Honestly I think the only way I get decent music of the radio is to listen to non commercial stations. I commercial radio is always unchallenging and dull. Unfortunately I have to get all my radio broadcasts except NPR over the internet. My local public station is also pretty bad. Here is a rather large list of public, non commercial, or college stations.
I’ll second that. I am fortunate to be in the broadcast area of public station KUNC, which plays “diverse music”. This means rock and roll, bluegrass, all kinds of jazz, baroque, romantic, country, celtic, folk, world music, etc. If you don’t live in Northern Colorado you can get it at kunc.org . The country I hear on this station I usually like.
Why do people call up oldies stations and request a song that’s played half-a-dozen times a day, every day on that station?
The kinds of people that listen to these stations want to hear the same overplayed crapola over and over and over and over and over again because they are morons. And there are lots of them.

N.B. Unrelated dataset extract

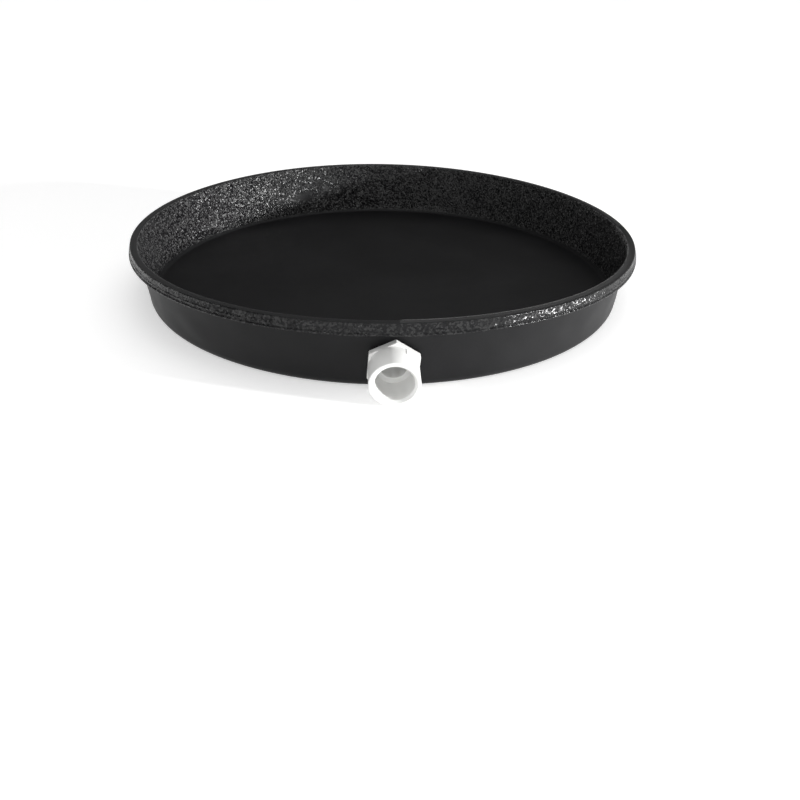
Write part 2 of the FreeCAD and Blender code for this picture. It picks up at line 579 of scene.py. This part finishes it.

Oh yeah, and country music stinks. I had to complain when my favorite barbecue place got a new manager who decided to ditch the background blues music and start playing country. There’s a direct correlation between country music in barbecue joints and lousy food.
You almost have to give a pass to anyone named Hank Williams, really…
Now this guy needs a swift pointy toed boot in the testes!
Does anybody else remember a comedy sketch about the “All Stairway To Heaven Station, Stairway To Heaven All The Time Radio Station” with the guy who called up to request “Stairway To Heaven?” Lotta truth in that!
Also, I think they cherry pick the request calls, only record the stupid twatwaffles who go for the most generic crap that’s already due up on the playlist. Not that it excuses the twatwaffles, mind you, but it is possible the morons might be a lower percentage of the listening public than it might first appear.